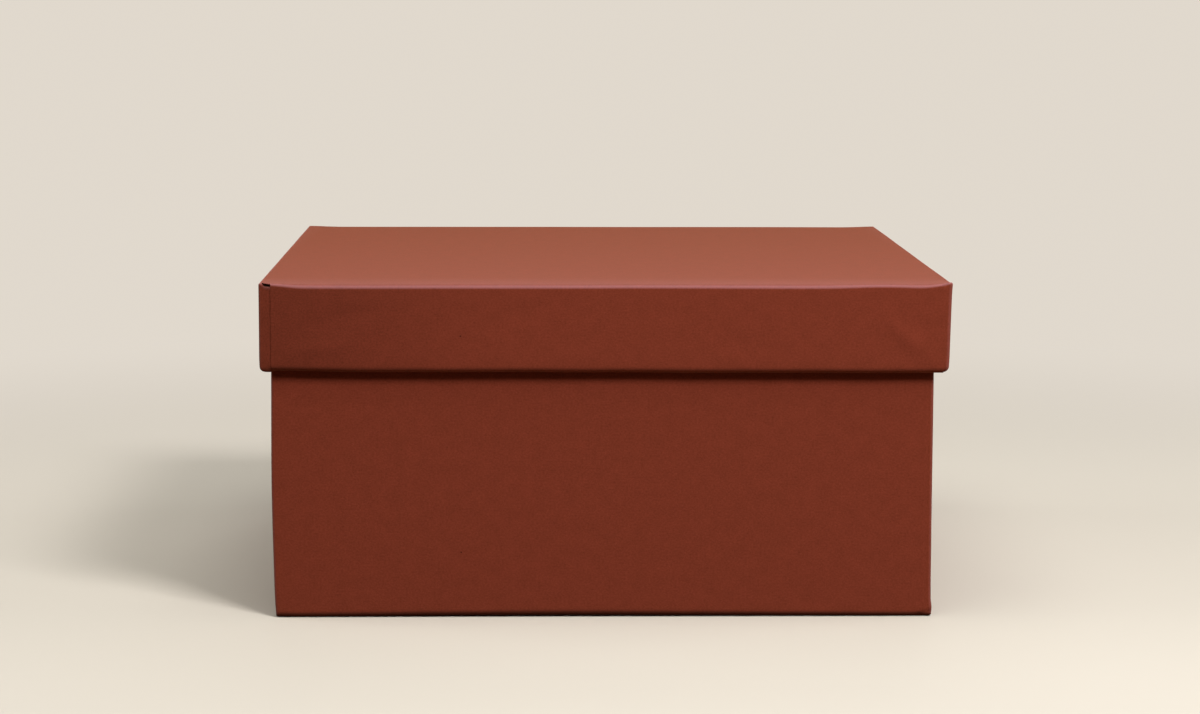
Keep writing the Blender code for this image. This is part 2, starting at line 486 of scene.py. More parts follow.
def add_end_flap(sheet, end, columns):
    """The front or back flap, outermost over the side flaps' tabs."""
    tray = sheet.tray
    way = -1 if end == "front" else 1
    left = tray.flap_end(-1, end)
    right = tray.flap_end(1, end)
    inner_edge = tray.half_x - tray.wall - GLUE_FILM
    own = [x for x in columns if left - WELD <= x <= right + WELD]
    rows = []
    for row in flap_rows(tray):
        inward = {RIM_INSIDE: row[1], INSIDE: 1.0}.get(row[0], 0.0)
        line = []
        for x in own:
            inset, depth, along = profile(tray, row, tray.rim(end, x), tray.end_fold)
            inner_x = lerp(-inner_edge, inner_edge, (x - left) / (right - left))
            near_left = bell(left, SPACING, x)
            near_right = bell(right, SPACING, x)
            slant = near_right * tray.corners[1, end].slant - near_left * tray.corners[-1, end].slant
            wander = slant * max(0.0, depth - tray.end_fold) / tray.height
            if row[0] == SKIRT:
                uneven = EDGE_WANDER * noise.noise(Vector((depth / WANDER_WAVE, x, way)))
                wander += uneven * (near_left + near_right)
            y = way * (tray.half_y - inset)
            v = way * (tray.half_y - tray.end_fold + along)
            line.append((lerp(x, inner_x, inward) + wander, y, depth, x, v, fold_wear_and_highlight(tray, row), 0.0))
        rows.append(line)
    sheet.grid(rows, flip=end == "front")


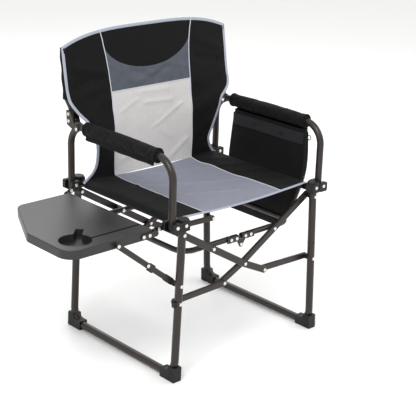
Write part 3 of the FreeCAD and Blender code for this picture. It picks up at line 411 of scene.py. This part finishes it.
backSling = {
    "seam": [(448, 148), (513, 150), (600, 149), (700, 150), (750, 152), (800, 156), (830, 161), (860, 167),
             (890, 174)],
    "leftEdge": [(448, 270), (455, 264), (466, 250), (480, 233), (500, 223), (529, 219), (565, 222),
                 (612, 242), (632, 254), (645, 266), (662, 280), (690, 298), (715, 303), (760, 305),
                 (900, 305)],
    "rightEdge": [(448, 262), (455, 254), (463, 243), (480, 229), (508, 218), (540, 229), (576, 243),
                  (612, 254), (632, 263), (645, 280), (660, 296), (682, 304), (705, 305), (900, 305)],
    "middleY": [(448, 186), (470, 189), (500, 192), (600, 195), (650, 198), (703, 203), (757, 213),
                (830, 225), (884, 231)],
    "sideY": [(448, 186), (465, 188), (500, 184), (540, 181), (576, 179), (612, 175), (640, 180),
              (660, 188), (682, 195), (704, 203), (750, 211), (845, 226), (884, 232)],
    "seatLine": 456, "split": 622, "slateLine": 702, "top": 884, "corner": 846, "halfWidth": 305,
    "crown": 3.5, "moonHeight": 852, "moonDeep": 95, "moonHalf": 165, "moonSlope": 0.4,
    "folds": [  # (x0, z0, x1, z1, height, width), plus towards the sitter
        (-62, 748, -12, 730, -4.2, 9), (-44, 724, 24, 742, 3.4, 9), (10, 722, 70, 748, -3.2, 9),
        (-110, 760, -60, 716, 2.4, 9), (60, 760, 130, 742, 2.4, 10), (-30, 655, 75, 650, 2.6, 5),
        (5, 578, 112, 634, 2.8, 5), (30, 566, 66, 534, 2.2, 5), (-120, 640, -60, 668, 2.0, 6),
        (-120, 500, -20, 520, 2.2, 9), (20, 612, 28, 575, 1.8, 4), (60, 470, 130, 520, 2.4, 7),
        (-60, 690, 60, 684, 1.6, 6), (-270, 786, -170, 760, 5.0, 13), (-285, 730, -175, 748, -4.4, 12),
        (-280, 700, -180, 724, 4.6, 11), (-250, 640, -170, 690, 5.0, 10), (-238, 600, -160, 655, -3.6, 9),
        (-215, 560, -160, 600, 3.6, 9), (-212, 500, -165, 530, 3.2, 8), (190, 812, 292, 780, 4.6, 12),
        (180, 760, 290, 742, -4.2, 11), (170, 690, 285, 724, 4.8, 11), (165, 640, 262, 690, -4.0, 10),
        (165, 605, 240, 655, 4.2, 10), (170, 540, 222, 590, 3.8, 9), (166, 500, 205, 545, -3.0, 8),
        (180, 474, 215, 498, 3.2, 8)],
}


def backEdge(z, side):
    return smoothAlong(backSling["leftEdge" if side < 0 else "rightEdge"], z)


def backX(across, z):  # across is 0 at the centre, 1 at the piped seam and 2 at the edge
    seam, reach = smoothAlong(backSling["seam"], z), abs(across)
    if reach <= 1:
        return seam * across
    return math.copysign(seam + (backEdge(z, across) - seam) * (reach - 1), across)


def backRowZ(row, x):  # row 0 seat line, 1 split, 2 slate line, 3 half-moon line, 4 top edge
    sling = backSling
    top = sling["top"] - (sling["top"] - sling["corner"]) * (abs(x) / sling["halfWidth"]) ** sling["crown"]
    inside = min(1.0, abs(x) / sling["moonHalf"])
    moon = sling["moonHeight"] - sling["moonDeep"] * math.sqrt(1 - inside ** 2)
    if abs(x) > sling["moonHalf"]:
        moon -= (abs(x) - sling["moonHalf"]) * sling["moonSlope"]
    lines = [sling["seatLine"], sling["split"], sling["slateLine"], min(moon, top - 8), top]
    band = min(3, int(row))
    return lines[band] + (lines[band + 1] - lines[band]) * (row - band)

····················

- TASK BRIEF -
Find the lines holding "Blender" and list every one.

- RIGHT ANSWER -
Keep writing the Blender code for this image. This is part 2, starting at line 486 of scene.py. More parts follow.
Write part 3 of the FreeCAD and Blender code for this picture. It picks up at line 411 of scene.py. This part finishes it.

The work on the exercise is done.